Предположения о том, что упомянутый в летописи под 1376 г. Максим Онцифорович был родным братом Юрия Онцифоровича, подтверждаются двумя аргументами. Во-первых, Максим упомянут в Клопском синодике среди других Мишиничей. Во-вторых, грамота № 370, найденная на усадьбе «И» в слоях 8-го яруса (1369–1382 гг.), адресована Юрию и Максиму. Можно добавить еще один аргумент. В грамоте № 300, полученной Михаилом Юрьевичем, упоминается «Максимов хором», в котором естественнее всего видеть хоромы Максима Онцифоровича[409]. Существование брата Юрия Онцифоровича по имени Максим, таким образом, не вызывает сомнений. Не до конца аргументированной представляется только принадлежность именно Максиму Онцифоровичу еще четырех берестяных грамот – № 91, 271, 272 и 279.

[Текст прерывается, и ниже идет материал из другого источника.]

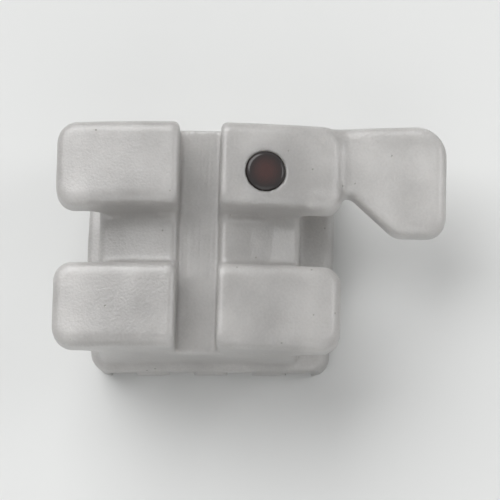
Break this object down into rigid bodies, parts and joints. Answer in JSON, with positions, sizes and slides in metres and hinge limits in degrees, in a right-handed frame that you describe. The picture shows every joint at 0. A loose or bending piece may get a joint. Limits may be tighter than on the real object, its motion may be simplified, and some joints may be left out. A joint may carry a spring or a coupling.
{
  "type": "orthodontic bracket",
  "caption": "One-piece translucent ceramic twin bracket with rounded tie wings, an open archwire slot, a curved grooved bonding pad, a gum-side hook and a round colour dot.",
  "frame": {"origin": "on the plane that the pad's rim stands on, under the middle of the archwire slot", "axes": "+X along the archwire slot towards the mesial side, +Y up the crown towards the gum and the hook, +Z out from the tooth towards the cheek"},
  "size_m": [0.0032, 0.0053, 0.0023],
  "materials": {
    "bracket_ceramic": "fired and lightly polished, translucent",
    "dot_colour": "cured colour, glossy"
  },
  "bodies": {
    "root": {"bracket_body": "bracket_ceramic", "id_dot": "dot_colour"}
  },
  "joints": []
}
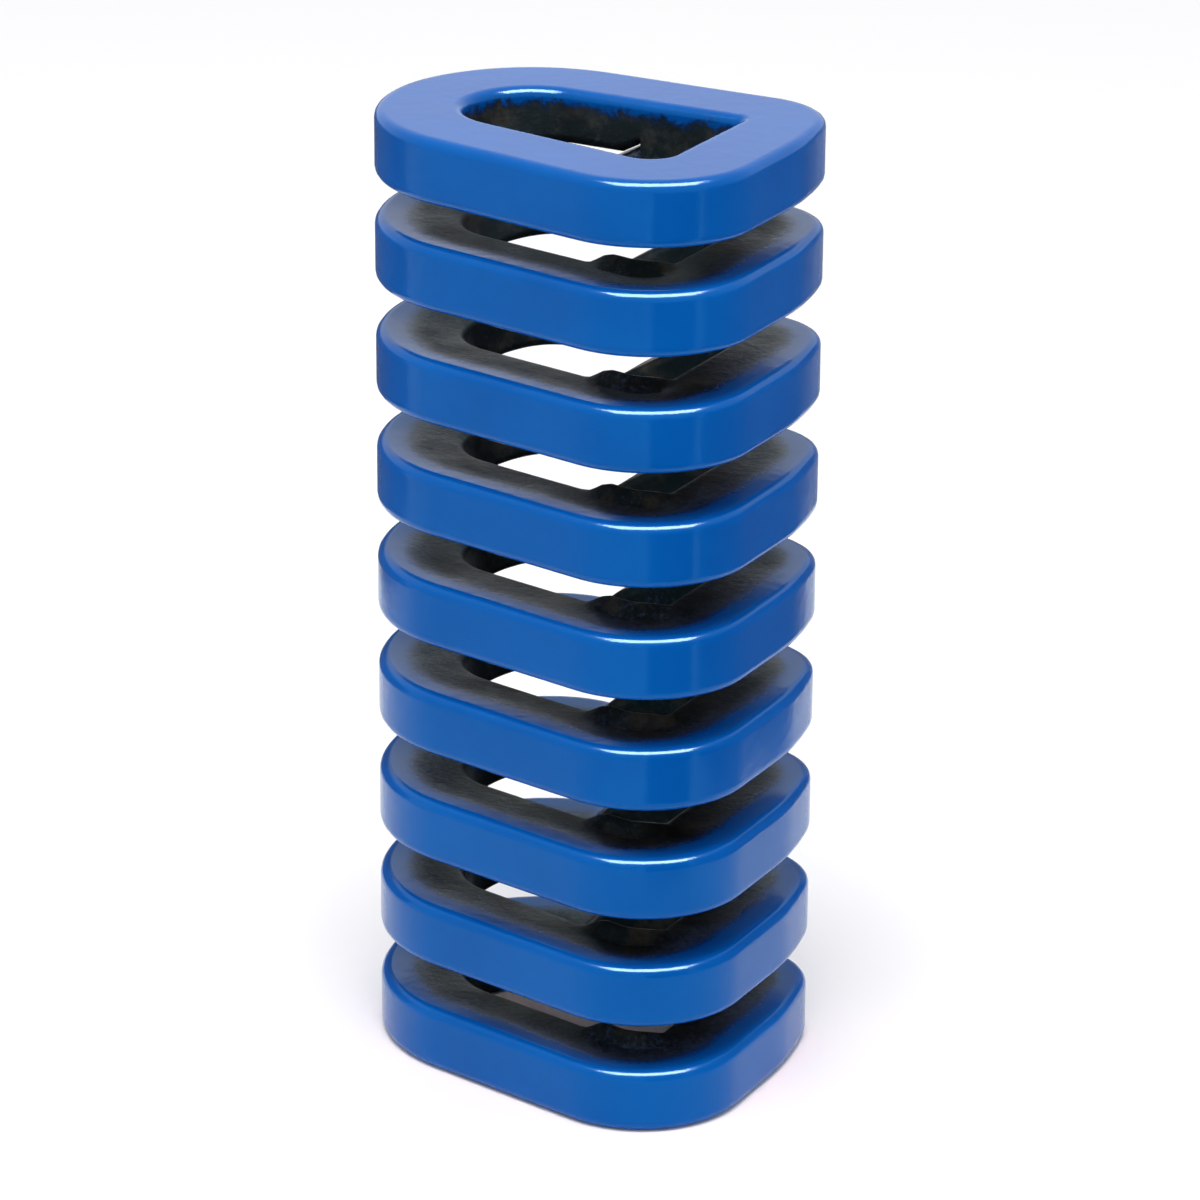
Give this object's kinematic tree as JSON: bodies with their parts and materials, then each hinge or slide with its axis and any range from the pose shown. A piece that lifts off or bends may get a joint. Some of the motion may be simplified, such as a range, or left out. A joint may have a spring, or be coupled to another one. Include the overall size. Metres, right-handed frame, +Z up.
{
  "type": "spring",
  "caption": "Die spring wound from flat rectangular wire into rounded D-shaped turns, ends closed and ground flat, blue enamel outside fading to bare dark steel on the inner faces",
  "frame": {"origin": "the middle of the footprint, on the flat ground face of the bottom end", "axes": "+Z up along the spring's length from the bottom end to the top end, X along the long straight back side of the turns, +Y to that straight back side, so -Y is the flared front side"},
  "size_m": [0.05, 0.0392, 0.1123],
  "materials": {
    "blue_enamel": "gloss"
  },
  "bodies": {
    "root": {"coil_spring": "blue_enamel"}
  },
  "joints": []
}
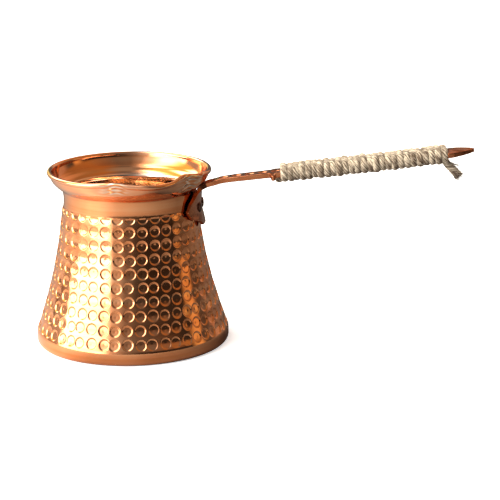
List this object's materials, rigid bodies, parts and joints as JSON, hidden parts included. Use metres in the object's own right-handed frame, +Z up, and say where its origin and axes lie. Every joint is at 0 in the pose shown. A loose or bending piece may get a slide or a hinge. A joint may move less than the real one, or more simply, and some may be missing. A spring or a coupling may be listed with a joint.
{
  "type": "turkish coffee pot",
  "caption": "Long-handled copper coffee pot with a bell-shaped body, a flared collar with a pouring lip, and a riveted handle wound with jute twine.",
  "frame": {"origin": "centre of the base, on the plane that the pot stands on", "axes": "+Z up, +X along the handle, away from the pot"},
  "size_m": [0.203, 0.09, 0.0939],
  "materials": {
    "hammered_copper": "polished copper, hammered",
    "handle_copper": "burnished copper with punched marks",
    "rivet_copper": "dull, darkened copper",
    "jute_twine": "coarse twisted jute"
  },
  "bodies": {
    "root": {"pot_body": "hammered_copper", "handle": "handle_copper", "rivet_front": "rivet_copper", "rivet_rear": "rivet_copper", "twine_winding": "jute_twine", "twine_tail": "jute_twine"}
  },
  "joints": []
}
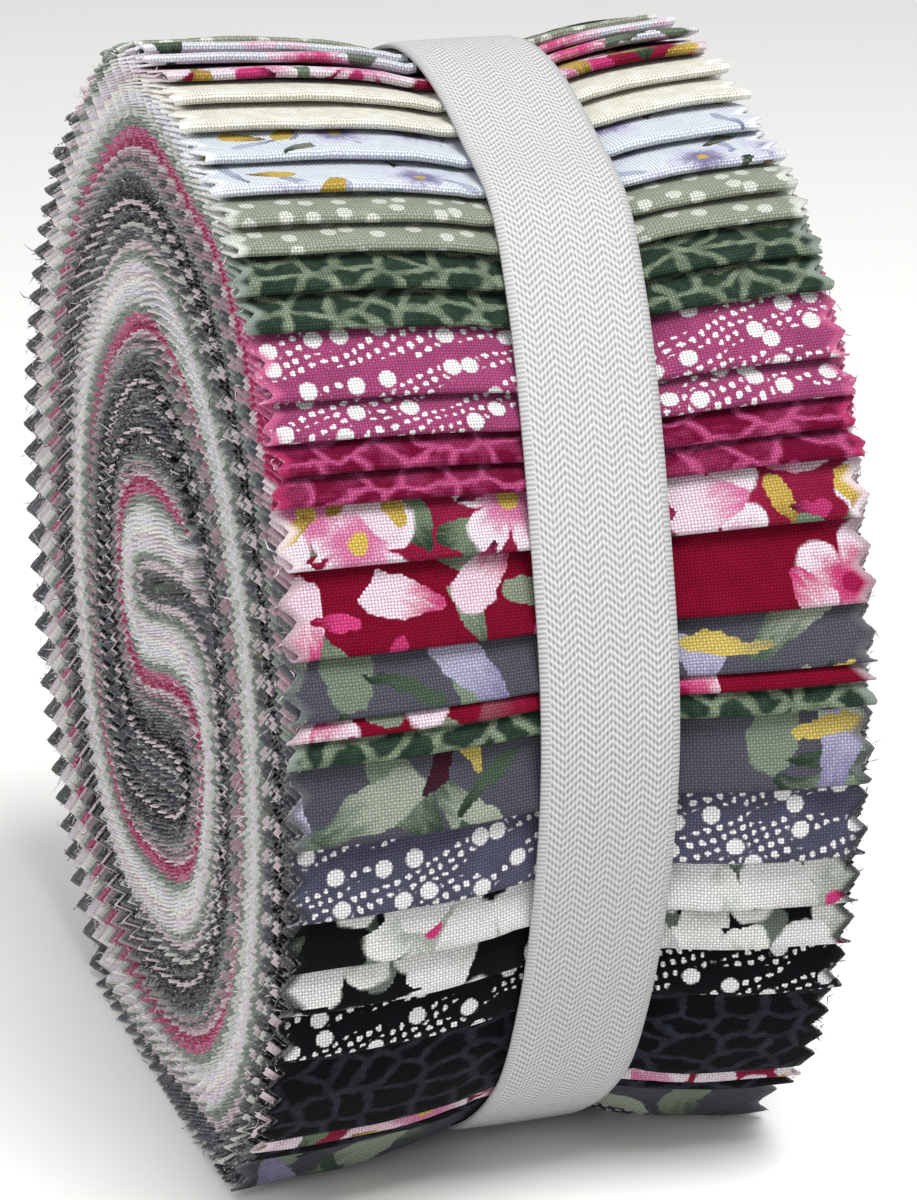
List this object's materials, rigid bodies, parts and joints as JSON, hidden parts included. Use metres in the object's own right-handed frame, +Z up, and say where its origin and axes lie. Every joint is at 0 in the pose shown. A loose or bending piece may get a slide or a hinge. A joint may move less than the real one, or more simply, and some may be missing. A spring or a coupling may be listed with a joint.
{
  "type": "roll of quilting fabric strips",
  "caption": "Round roll of folded cotton quilting strips with lapped ends, wound in a stack and bound round the middle with a woven tape.",
  "frame": {"origin": "middle of the bounding box in X and Y, on the plane that the roll rests on", "axes": "+X along the winding axis, across the strips; -Y is the front, where the folded ends lap downwards; +Z up"},
  "size_m": [0.0636, 0.119, 0.1213],
  "materials": {
    "cotton_prints": "plain-woven printed cotton, matte",
    "twill_tape": "herringbone-woven cotton, matte"
  },
  "bodies": {
    "root": {"roll": "cotton_prints", "tape": "twill_tape"}
  },
  "joints": []
}
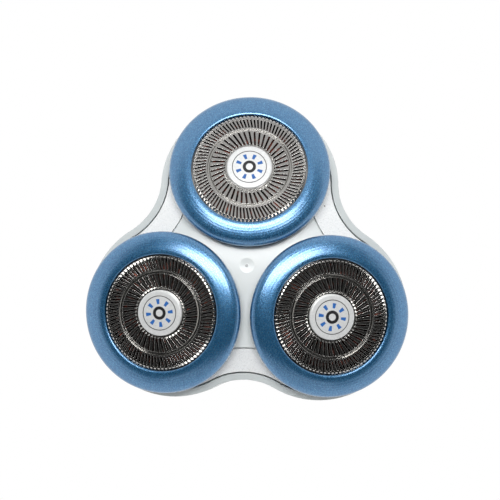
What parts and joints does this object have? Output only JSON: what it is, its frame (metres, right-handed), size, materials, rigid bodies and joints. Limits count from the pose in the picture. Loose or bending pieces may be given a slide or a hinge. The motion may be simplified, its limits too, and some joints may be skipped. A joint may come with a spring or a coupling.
{
  "type": "rotary shaver head",
  "caption": "Rotary shaver head: slotted caps in flexing blue rings on a white trefoil holder, with gear-driven cutters and a round push-on neck.",
  "frame": {"origin": "centre of the neck's foot, on the drive axis", "axes": "+Z along the drive axis toward the caps, +Y toward the head that is uppermost in the picture, +X to the right"},
  "size_m": [0.0644, 0.0606, 0.027],
  "materials": {
    "white_shell": "gloss moulded",
    "pearl_panel": "pearl with fine flake",
    "blue_ring": "satin metallic blue",
    "cap_steel": "bright, ground tracks",
    "badge_silver": "satin",
    "cutter_steel": "ground",
    "small_steel": "bright",
    "grey_plastic": "matte moulded",
    "black_plastic": "matte moulded"
  },
  "bodies": {
    "base": {"base_shell": "white_shell", "gear_cover": "grey_plastic", "cover_screw_1": "small_steel", "cover_screw_2": "small_steel", "cover_screw_3": "small_steel"},
    "drive": {"drive_gear": "black_plastic"},
    "lid": {"top_frame": "pearl_panel", "centre_plate": "white_shell"},
    "gear_1": {"head_gear_1": "grey_plastic", "spindle_spring_1": "small_steel"},
    "spindle_1": {"spindle_1": "small_steel"},
    "carrier_1": {"carrier_1": "grey_plastic"},
    "ring_1": {"ring_1": "blue_ring", "retainer_1": "grey_plastic"},
    "cap_1": {"cap_1": "cap_steel", "badge_1": "badge_silver"},
    "cutter_1": {"cutter_1": "cutter_steel", "cutter_hub_1": "black_plastic"},
    "gear_2": {"head_gear_2": "grey_plastic", "spindle_spring_2": "small_steel"},
    "spindle_2": {"spindle_2": "small_steel"},
    "carrier_2": {"carrier_2": "grey_plastic"},
    "ring_2": {"ring_2": "blue_ring", "retainer_2": "grey_plastic"},
    "cap_2": {"cap_2": "cap_steel", "badge_2": "badge_silver"},
    "cutter_2": {"cutter_2": "cutter_steel", "cutter_hub_2": "black_plastic"},
    "gear_3": {"head_gear_3": "grey_plastic", "spindle_spring_3": "small_steel"},
    "spindle_3": {"spindle_3": "small_steel"},
    "carrier_3": {"carrier_3": "grey_plastic"},
    "ring_3": {"ring_3": "blue_ring", "retainer_3": "grey_plastic"},
    "cap_3": {"cap_3": "cap_steel", "badge_3": "badge_silver"},
    "cutter_3": {"cutter_3": "cutter_steel", "cutter_hub_3": "black_plastic"}
  },
  "joints": [
    {"name": "drive_spin", "type": "hinge", "parent": "base", "child": "drive", "pos_m": [0, 0, 0.0075], "axis": [0, 0, 1], "continuous": true},
    {"name": "holder_lift", "type": "slide", "parent": "base", "child": "lid", "axis": [0, 0, 1], "range_m": [0, 0.022]},
    {"name": "gear_spin_1", "type": "hinge", "parent": "base", "child": "gear_1", "pos_m": [0, 0.0186, 0.0075], "axis": [0, 0, 1], "continuous": true},
    {"name": "spindle_slide_1", "type": "slide", "parent": "gear_1", "child": "spindle_1", "axis": [0, 0, 1], "range_m": [-0.0008, 0.0006], "deforming": ["spindle_spring_1"]},
    {"name": "head_tilt_1", "type": "hinge", "parent": "lid", "child": "carrier_1", "pos_m": [0, 0.01, 0.01897], "axis": [-1, 0, 0], "range_deg": [-3, 4], "stiffness_Nm_per_rad": 0.2},
    {"name": "head_rock_1", "type": "hinge", "parent": "carrier_1", "child": "ring_1", "pos_m": [0, 0.01775, 0.01697], "axis": [0, 0.9681, -0.2504], "range_deg": [-4, 4], "stiffness_Nm_per_rad": 0.1},
    {"name": "cap_float_1", "type": "slide", "parent": "ring_1", "child": "cap_1", "axis": [0, 0.2504, 0.9681], "range_m": [-0.0005, 0], "stiffness_N_per_m": 400, "springref_m": 0.0005},
    {"name": "cutter_spin_1", "type": "hinge", "parent": "cap_1", "child": "cutter_1", "pos_m": [0, 0.01905, 0.022], "axis": [0, 0.2504, 0.9681], "continuous": true},
    {"name": "gear_spin_2", "type": "hinge", "parent": "base", "child": "gear_2", "pos_m": [-0.01611, -0.0093, 0.0075], "axis": [0, 0, 1], "continuous": true},
    {"name": "spindle_slide_2", "type": "slide", "parent": "gear_2", "child": "spindle_2", "axis": [0, 0, 1], "range_m": [-0.0008, 0.0006], "deforming": ["spindle_spring_2"]},
    {"name": "head_tilt_2", "type": "hinge", "parent": "lid", "child": "carrier_2", "pos_m": [-0.00866, -0.005, 0.01897], "axis": [0.5, -0.866, 0], "range_deg": [-3, 4], "stiffness_Nm_per_rad": 0.2},
    {"name": "head_rock_2", "type": "hinge", "parent": "carrier_2", "child": "ring_2", "pos_m": [-0.01537, -0.00887, 0.01697], "axis": [-0.8384, -0.4841, -0.2504], "range_deg": [-4, 4], "stiffness_Nm_per_rad": 0.1},
    {"name": "cap_float_2", "type": "slide", "parent": "ring_2", "child": "cap_2", "axis": [-0.2168, -0.1252, 0.9681], "range_m": [-0.0005, 0], "stiffness_N_per_m": 400, "springref_m": 0.0005},
    {"name": "cutter_spin_2", "type": "hinge", "parent": "cap_2", "child": "cutter_2", "pos_m": [-0.0165, -0.00953, 0.022], "axis": [-0.2168, -0.1252, 0.9681], "continuous": true},
    {"name": "gear_spin_3", "type": "hinge", "parent": "base", "child": "gear_3", "pos_m": [0.01611, -0.0093, 0.0075], "axis": [0, 0, 1], "continuous": true},
    {"name": "spindle_slide_3", "type": "slide", "parent": "gear_3", "child": "spindle_3", "axis": [0, 0, 1], "range_m": [-0.0008, 0.0006], "deforming": ["spindle_spring_3"]},
    {"name": "head_tilt_3", "type": "hinge", "parent": "lid", "child": "carrier_3", "pos_m": [0.00866, -0.005, 0.01897], "axis": [0.5, 0.866, 0], "range_deg": [-3, 4], "stiffness_Nm_per_rad": 0.2},
    {"name": "head_rock_3", "type": "hinge", "parent": "carrier_3", "child": "ring_3", "pos_m": [0.01537, -0.00887, 0.01697], "axis": [0.8384, -0.4841, -0.2504], "range_deg": [-4, 4], "stiffness_Nm_per_rad": 0.1},
    {"name": "cap_float_3", "type": "slide", "parent": "ring_3", "child": "cap_3", "axis": [0.2168, -0.1252, 0.9681], "range_m": [-0.0005, 0], "stiffness_N_per_m": 400, "springref_m": 0.0005},
    {"name": "cutter_spin_3", "type": "hinge", "parent": "cap_3", "child": "cutter_3", "pos_m": [0.0165, -0.00953, 0.022], "axis": [0.2168, -0.1252, 0.9681], "continuous": true}
  ],
  "couplings": [
    {"joint": "gear_spin_1", "follows": "drive_spin", "ratio": -1.2143},
    {"joint": "cutter_spin_1", "follows": "drive_spin", "ratio": -1.2143},
    {"joint": "spindle_slide_1", "follows": "head_tilt_1", "m_per_rad": -0.008601},
    {"joint": "gear_spin_2", "follows": "drive_spin", "ratio": -1.2143},
    {"joint": "cutter_spin_2", "follows": "drive_spin", "ratio": -1.2143},
    {"joint": "spindle_slide_2", "follows": "head_tilt_2", "m_per_rad": -0.008601},
    {"joint": "gear_spin_3", "follows": "drive_spin", "ratio": -1.2143},
    {"joint": "cutter_spin_3", "follows": "drive_spin", "ratio": -1.2143},
    {"joint": "spindle_slide_3", "follows": "head_tilt_3", "m_per_rad": -0.008601}
  ]
}
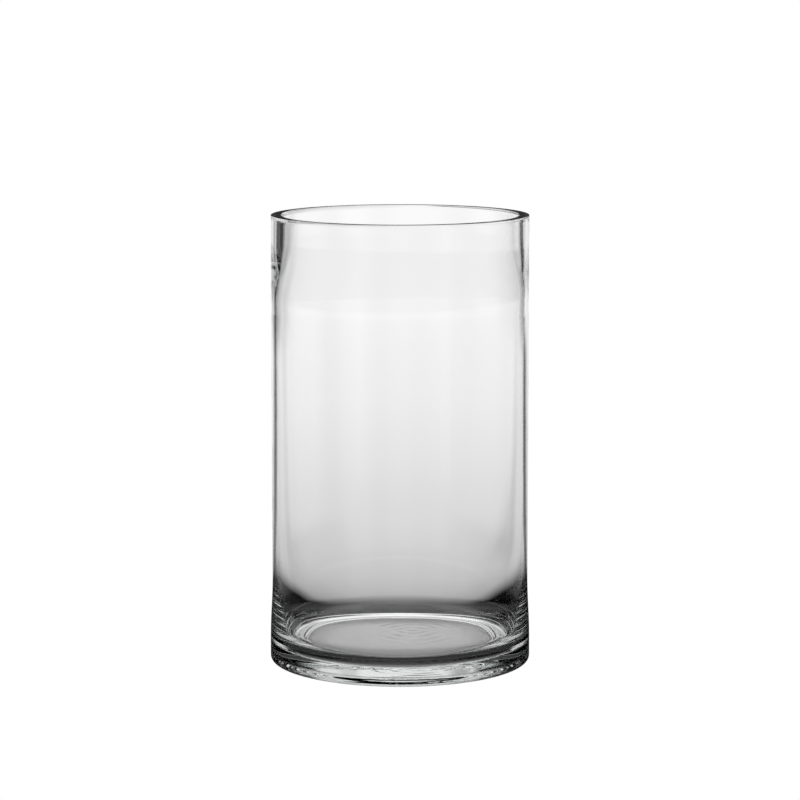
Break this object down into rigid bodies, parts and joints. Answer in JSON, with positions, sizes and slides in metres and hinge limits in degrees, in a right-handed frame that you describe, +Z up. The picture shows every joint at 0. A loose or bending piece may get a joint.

В пользу принадлежности этих четырех грамот Максиму Онцифоровичу говорят стратиграфические условия их находки (все они обнаружены также в 8-м ярусе) и социальная характеристика адресата, который занимал ответственную административную должность соцкого (№ 279) и распоряжался зависимыми от него людьми (№ 272). Против этого определения – оставшаяся неразъясненной концентрация грамот, адресованных Максиму, не на достоверной посадничьей усадьбе «Д», а на находящейся по другую сторону Великой улицы усадьбе «Е».
Для более полного решения этого вопроса целесообразно привлечь и другие грамоты, содержащие в своем тексте имя Максим. К их числу относятся три документа, в которых Максиму принадлежит авторство (№ 253, 177, 290) (рис. 41).
Грамота № 253, содержащая распоряжения Максима ключнику о выдаче Емельяну зерна, каких-то вещей и процентов и о сборе старост, обнаружена на усадьбе «Е» в слоях 7—8-го ярусов (1369–1396 гг.)[410]. Ее местонахождение и стратиграфическая дата полностью соответствуют данным четырех упомянутых выше грамот, которые были получены Максимом. Совпадает и социальная характеристика Максима, предстающего в грамоте № 253 землевладельцем. Нет оснований разрывать комплекс грамот Максима, найденных на усадьбе «Е», и предполагать в авторе грамоты № 253 какое-то другое лицо сравнительно с адресатом грамот № 91, 271, 279.
Грамота № 177 происходит из слоев 9-го яруса (1340–1369 гг.) и найдена на усадьбе «И», т. е. вне только что обрисованного комплекса. Она написана Максимом и содержит распоряжение попу выдать ключи Фоме, а также послать куда-то Григория Онфимова[411]. А. В. Арциховский не сопоставлял грамот №№ 177 и 253, однако последовательное сравнение всех букв и индивидуальных особенностей почерка обнаруживает, что оба эти документа являются автографами одного и того же лица. Интересно, что в обеих грамотах имя автора передано с ошибкой: «Маским».
Рис. 41.
а – Берестяная грамота № 177, б – Берестяная грамота № 253, в – Берестяная грамота № 290
Наконец, грамота № 290, адресованная Максимом Юрию и содержащая следующий текст: «Поклоно от Маскима ко Гюргю. Беи чело батку.» – найдена на усадьбе «Е», но в исключительно раннем слое 10—11-го ярусов (1299–1340 гг.). По поводу этой грамоты А. В. Арциховский писал: «Надо отказаться от искушения видеть здесь братьев Юрия и Максима Онцифоровичей. Стратиграфия этого не позволяет. Да и имя «Гюрги» слишком архаично…»[412]. Однако сравнение почерка этой грамоты с почерком уже известного нам Максима – автора грамот № 177 и 253 – устанавливает, что и грамота № 290 написана той же рукой. И здесь, как в рассмотренных выше письмах, автор изображает свое имя с ошибкой: «Маским». Таким образом, мы имеем право не архаизировать грамоту № 290, а, напротив, связывать ее с лицом, жившим в середине и второй половине XIV в. Ведь два других документа, написанных тем же почерком, извлечены из слоев этого времени. Расхождение новой датировки (1340–1369 гг.) со стратиграфической (1299–1340 гг.) здесь минимальное. Такие небольшие расхождения всегда возможны: грамоты затаптывались в грязь, попадали в небольшие, практически не прослеживаемые углубления и т. д. А если это так, то автор грамот № 177, 253 и 290 был современником Юрия Онцифоровича. Но грамота № 290 дает основание утверждать также, что написавший ее Максим был братом Юрия, своего адресата. Сама форма челобития с употреблением слова «батка» такова, что не оставляет сомнений в родственной близости автора и адресата письма.